• **Information shown**:
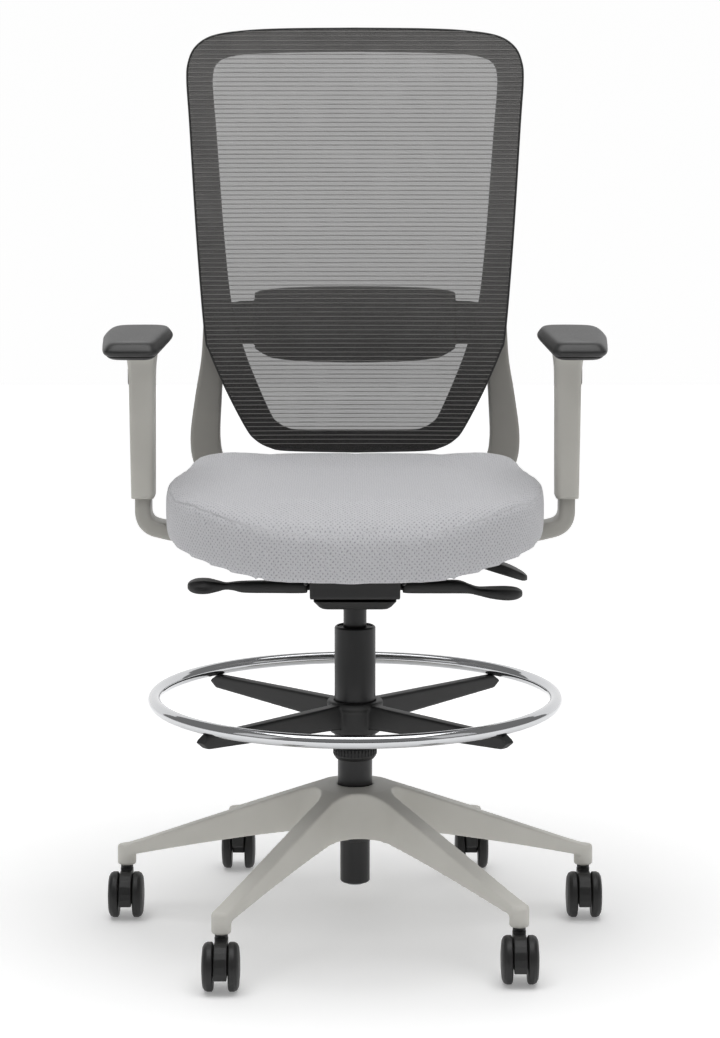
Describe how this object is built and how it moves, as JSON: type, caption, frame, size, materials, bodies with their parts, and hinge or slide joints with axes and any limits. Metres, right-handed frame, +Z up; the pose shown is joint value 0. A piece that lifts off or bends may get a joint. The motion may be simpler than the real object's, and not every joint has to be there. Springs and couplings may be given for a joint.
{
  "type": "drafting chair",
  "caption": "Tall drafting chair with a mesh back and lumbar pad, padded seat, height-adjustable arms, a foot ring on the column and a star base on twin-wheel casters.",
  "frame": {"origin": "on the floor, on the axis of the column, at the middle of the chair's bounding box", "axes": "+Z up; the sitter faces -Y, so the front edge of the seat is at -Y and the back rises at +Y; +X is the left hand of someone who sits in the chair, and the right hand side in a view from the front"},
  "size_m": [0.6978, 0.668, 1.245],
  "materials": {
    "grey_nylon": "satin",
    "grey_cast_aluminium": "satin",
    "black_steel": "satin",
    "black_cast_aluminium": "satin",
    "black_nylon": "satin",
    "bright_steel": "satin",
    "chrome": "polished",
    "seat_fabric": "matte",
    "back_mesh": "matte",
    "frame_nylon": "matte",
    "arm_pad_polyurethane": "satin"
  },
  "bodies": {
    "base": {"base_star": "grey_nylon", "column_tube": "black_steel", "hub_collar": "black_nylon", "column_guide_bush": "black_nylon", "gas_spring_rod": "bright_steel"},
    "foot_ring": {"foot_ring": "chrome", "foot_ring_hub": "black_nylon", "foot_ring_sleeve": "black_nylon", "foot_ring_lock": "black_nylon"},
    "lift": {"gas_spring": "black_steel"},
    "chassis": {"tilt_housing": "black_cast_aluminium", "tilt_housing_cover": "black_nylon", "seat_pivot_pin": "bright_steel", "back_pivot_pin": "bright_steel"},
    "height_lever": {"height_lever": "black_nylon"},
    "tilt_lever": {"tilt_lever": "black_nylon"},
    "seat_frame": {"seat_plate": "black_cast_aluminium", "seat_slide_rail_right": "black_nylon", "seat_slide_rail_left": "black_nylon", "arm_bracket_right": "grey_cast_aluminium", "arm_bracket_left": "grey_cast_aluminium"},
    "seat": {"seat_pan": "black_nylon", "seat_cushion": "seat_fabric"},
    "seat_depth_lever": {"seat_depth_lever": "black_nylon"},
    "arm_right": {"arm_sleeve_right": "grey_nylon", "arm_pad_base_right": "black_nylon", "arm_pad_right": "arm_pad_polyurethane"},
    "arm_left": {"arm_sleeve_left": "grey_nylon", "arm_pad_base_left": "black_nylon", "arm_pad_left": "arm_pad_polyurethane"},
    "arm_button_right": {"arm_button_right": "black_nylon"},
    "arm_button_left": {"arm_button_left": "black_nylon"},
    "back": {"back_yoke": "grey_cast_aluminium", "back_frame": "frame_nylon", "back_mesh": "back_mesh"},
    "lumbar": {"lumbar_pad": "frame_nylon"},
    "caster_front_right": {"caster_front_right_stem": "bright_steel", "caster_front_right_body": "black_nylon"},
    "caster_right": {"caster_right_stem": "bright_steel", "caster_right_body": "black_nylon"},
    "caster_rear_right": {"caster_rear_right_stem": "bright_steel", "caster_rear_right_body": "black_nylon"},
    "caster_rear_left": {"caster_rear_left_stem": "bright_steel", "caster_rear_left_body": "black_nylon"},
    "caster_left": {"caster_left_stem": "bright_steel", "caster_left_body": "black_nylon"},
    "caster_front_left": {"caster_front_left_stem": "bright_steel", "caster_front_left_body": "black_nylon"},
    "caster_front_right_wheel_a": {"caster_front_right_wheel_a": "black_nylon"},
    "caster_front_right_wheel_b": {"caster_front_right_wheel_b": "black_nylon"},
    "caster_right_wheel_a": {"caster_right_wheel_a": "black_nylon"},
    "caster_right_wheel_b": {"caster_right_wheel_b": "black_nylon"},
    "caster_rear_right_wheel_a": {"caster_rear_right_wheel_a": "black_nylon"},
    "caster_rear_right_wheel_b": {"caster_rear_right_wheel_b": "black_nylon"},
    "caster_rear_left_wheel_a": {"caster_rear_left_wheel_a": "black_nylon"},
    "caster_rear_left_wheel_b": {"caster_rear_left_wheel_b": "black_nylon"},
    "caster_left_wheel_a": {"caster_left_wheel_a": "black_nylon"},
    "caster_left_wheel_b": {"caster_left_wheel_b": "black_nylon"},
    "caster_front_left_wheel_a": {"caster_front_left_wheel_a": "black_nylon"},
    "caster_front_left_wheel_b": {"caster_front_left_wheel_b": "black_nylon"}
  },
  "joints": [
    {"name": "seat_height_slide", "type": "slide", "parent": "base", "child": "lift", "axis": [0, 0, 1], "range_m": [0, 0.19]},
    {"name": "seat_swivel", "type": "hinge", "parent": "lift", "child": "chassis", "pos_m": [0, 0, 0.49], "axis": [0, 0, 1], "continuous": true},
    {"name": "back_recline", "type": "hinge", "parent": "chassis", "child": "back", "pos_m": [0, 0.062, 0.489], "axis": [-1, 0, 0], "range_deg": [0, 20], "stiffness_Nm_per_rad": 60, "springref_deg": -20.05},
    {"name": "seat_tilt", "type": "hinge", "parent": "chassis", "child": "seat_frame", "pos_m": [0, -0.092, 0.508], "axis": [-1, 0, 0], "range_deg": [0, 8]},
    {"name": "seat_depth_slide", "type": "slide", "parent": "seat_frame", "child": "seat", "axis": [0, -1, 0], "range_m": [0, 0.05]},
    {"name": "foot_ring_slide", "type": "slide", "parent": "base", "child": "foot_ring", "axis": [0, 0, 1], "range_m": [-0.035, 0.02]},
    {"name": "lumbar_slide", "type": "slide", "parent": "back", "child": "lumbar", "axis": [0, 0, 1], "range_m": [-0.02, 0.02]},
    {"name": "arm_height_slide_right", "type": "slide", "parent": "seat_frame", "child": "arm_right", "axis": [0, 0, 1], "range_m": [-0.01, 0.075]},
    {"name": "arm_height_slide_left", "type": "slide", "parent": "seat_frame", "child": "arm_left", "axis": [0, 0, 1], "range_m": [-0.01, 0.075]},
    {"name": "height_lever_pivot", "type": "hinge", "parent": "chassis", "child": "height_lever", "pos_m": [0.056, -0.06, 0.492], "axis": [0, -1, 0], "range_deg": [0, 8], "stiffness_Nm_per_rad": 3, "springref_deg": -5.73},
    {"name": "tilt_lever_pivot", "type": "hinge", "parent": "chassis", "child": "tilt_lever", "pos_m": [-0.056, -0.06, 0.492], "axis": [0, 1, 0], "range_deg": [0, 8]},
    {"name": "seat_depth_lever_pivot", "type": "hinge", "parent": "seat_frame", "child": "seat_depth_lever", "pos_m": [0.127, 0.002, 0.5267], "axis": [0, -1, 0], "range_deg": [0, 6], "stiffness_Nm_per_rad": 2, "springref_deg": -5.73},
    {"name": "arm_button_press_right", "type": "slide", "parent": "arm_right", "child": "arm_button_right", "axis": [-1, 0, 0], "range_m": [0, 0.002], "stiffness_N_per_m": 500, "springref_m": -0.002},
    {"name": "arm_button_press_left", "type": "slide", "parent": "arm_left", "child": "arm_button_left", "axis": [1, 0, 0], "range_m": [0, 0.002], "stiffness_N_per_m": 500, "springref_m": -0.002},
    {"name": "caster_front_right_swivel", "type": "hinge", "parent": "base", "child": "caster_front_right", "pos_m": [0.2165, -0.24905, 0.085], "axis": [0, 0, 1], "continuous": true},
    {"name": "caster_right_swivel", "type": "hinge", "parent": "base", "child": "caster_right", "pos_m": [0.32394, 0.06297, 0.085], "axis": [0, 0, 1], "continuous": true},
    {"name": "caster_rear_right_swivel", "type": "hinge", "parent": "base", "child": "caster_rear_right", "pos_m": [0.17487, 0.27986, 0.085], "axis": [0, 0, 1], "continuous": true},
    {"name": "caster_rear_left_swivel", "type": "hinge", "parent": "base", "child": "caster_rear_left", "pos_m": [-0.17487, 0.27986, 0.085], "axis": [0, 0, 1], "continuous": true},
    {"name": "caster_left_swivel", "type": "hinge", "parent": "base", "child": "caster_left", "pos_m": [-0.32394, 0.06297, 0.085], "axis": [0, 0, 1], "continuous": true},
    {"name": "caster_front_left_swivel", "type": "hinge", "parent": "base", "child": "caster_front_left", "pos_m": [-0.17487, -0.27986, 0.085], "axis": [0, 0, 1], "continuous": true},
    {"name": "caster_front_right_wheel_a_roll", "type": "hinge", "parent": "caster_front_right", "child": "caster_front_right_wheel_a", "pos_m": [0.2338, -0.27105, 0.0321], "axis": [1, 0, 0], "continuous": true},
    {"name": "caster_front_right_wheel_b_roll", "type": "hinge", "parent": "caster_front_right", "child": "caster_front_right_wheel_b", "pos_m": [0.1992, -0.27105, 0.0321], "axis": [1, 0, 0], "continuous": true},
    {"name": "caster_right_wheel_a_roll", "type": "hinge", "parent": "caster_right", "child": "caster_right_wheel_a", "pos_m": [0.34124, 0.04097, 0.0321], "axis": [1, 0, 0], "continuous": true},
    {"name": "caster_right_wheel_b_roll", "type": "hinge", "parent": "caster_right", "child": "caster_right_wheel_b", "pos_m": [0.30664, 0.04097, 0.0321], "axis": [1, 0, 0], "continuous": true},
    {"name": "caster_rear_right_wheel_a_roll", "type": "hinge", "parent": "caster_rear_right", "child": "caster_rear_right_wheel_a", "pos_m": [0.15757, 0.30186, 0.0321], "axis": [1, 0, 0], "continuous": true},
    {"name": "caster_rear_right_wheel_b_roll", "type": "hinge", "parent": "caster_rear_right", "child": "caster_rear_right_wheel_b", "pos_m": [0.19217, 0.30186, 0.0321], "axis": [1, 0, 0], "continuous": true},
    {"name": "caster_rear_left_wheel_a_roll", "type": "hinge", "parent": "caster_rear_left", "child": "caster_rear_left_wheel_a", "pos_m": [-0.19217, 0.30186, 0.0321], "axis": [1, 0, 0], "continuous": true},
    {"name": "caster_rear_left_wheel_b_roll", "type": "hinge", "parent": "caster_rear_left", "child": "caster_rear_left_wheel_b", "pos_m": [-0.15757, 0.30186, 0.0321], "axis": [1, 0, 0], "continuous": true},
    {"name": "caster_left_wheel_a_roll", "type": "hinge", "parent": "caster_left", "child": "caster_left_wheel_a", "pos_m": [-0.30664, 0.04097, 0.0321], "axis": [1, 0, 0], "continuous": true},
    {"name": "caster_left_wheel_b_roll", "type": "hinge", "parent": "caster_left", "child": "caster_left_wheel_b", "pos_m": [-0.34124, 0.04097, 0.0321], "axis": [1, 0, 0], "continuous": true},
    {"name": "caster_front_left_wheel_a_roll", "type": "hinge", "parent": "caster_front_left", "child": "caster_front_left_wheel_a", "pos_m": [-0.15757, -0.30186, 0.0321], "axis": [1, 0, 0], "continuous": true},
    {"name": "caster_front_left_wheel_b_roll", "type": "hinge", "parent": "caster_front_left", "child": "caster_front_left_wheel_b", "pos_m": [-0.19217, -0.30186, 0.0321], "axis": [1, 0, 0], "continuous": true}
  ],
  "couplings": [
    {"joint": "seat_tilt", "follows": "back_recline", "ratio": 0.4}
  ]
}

• **Exercise prompt**:
Which lines of the data include "with"? Copy each of them.

• **Solved problem**:
Describe how this object is built and how it moves, as JSON: type, caption, frame, size, materials, bodies with their parts, and hinge or slide joints with axes and any limits. Metres, right-handed frame, +Z up; the pose shown is joint value 0. A piece that lifts off or bends may get a joint. The motion may be simpler than the real object's, and not every joint has to be there. Springs and couplings may be given for a joint.
  "caption": "Tall drafting chair with a mesh back and lumbar pad, padded seat, height-adjustable arms, a foot ring on the column and a star base on twin-wheel casters.",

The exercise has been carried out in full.